WITH a panoramic view spanning 270 degrees across to the Isle of Wight, it would make the perfect part-time hobby for sea-lovers.

Derelict for more than 20 years, a Hampshire watch tower is being restored to its former glory thanks to the National Coastwatch Institution (NCI).

The maritime charity is hoping to find around 60 volunteers to man Calshot tower 365 days a year during daylight hours.

Towering above Calshot Castle and dwarfing the activity centre below, watchmen and women would report any boats in danger to the Maritime and Coastguard Agency.

Volunteers would also have to be fit enough to tackle the 100-step footladder to the control room.

The NCI also hopes to find fundraisers and sponsors to help pay for the tower, which costs between £3,000 and £4,000 a year to run.

The maritime charity has already spent £3,000 to ensure people can scale the steps and use the tower, which was built in 1973.

The NCI already operates 41 stations across England and Wales, with Calshot Tower the latest addition.

Senior watchman for the NCI, Phil Bridges, said: “Our primary aim is to keep watch over all craft, to identify those that might be in distress. We also log major shipping and keep a radio watch on popular marine channels.

“I spent last summer working at the Lee-on-the- Solent lookout, which is fantastic. I couldn’t think of a better way of spending a summer’s day.”

No formal maritime experience is required to work at the tower, as full training will be provided by the NCI. The maritime charity is holding a public meeting at the Waterside Sports and Social Club, in Long Lane, Holbury, on Tuesday, January 26 at 7pm for volunteers.

Calshot Tower Facts

■ The watch tower is 130ft tall (around 39 metres), just short of the Southampton Civic Centre clock tower, which is 47.5 metres.

■ There are 100 yellow steps to climb with a steep incline to reach the top of the tower.

■ On a clear day, views stretch across to Cowes and Yarmouth on the Isle of Wight, as well as Portsmouth’s Spinnaker Tower.

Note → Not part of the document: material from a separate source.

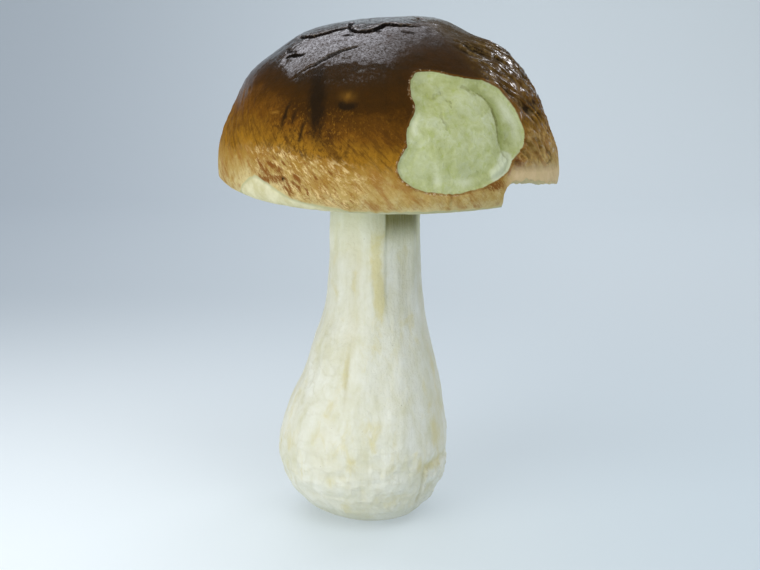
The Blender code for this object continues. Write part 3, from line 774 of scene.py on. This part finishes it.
# The tan margin is clouded, chafed into a net of fine brown lines at the left, and scarred there.
in_tan = ripe.step(0.42, 0.22) * hem.step(0.0, 1.2)
clouds = paint.noise(lean, 0.26, 4.0, 0.6, 0.3, 0.55).step(0.46, 0.66)
strokes = paint.noise(lean, 0.80, 4.0, 0.65, 0.3, 0.35).step(0.53, 0.64)
peeled = paint.noise(lean, 0.60, 5.0, 0.7, 0.4, 0.75).step(0.48, 0.68)
net = paint.noise(lean, 0.42, 4.0, 0.65, 0.4, 0.6) - 0.5
net = net.larger(0 - net).step(0.030, 0.004)
rough = paint.noise(lean, 1.0, 4.0, 0.75, upright=0.55)
scars = (fibre * 0.9 + (rough - 0.5) * 3.6).step(0.20, 0.95) * fibre.step(0.0, 0.35)
skin_colour = paint.layers(
    skin_colour,
    (clouds * in_tan * (0.75 - chafed * 0.40), (144, 101, 46)),
    (strokes * in_tan * 0.34, (136, 90, 40)),
    (peeled * in_tan * (0.18 + chafed * 0.62), (220, 194, 138)),
    (net * in_tan * (0.15 + chafed * 0.50), (126, 80, 34)),
    (scars * 0.92, (120, 74, 30)),
    (paint.field("worn") * (0.74 + (mottle - 0.5) * 1.6), (208, 184, 142)),
)

# At the right furrows are painted dark, painted shade, and ridges golden. Stains are nearly black, the torn
# rim brown and pale.
furrow_shade = paint.field("ridges").step(0.55, -0.25) * wrinkled
# The hollows between the lower folds are painted darker too: painted shade.
fold_valley_shade = paint.field("folds").step(0.75, 0.05) * folded
golden = paint.noise(place, 0.32, 5.0, 0.65).step(0.46, 0.66) * folded.larger(wrinkled * 0.3)
streaked = paint.noise(run, 0.55, 4.0, 0.65, upright=0.3)
stain = (paint.field("stain") * (0.3 + 1.6 * streaked)).step(0.08, 0.95)
# Pale dashes along the torn skin's edge: partly pale torn skin, partly painted glints.
torn_skin_and_glints = paint.noise(place, 0.8, 4.0, 0.7).step(0.50, 0.64) * bare.step(-0.95, -0.6) * bare.step(0.0, -0.3)
# Painted shade: the creases and the hole in the crown are painted near black in the skin and darker green in
# the flesh, and the black speck at the front is painted the same way.
crease_shade = (paint.field("crease_away") + (grain - 0.5) * 1.5).step(1.45, 0.90)
crease_shade = (crease_shade * paint.field("crease_dark")).larger(paint.field("hole"))
skin_colour = paint.layers(
    skin_colour,
    (furrow_shade * (0.7 + 0.5 * grain), (28, 19, 8)),
    (fold_valley_shade * (0.7 * mottle), (88, 56, 20)),
    (golden * 0.66, (186, 150, 84)),
    (stain * 0.92, (30, 20, 8)),
    # the paler spot and the short painted highlight
    (paint.field("pale_spot") * 0.8, (132, 92, 32)),
    (bare.step(-0.9, -0.25) * (0.1 + mottle), (108, 72, 28)),
    (torn_skin_and_glints * ragged * 0.65, (206, 184, 150)),
    # a highlight painted along the raised upper lip of each crease
    (paint.field("lip") * (0.2 + 0.8 * grain), (118, 102, 74)),
    (crease_shade * 0.97, (13, 9, 6)),
)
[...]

■ The watchroom has a 270-degree panoramic view into the Solent, with Fawley oil refinery at one end and the Isle of Wight at the other.

■ Built in 1973 the tower was closed down in the early 90s due to cuts in funding.

■ The tower sits on Hampshire County Council land and is owned by the Crown Estate. It is leased to ABP ports, who use the radar on top of the tower.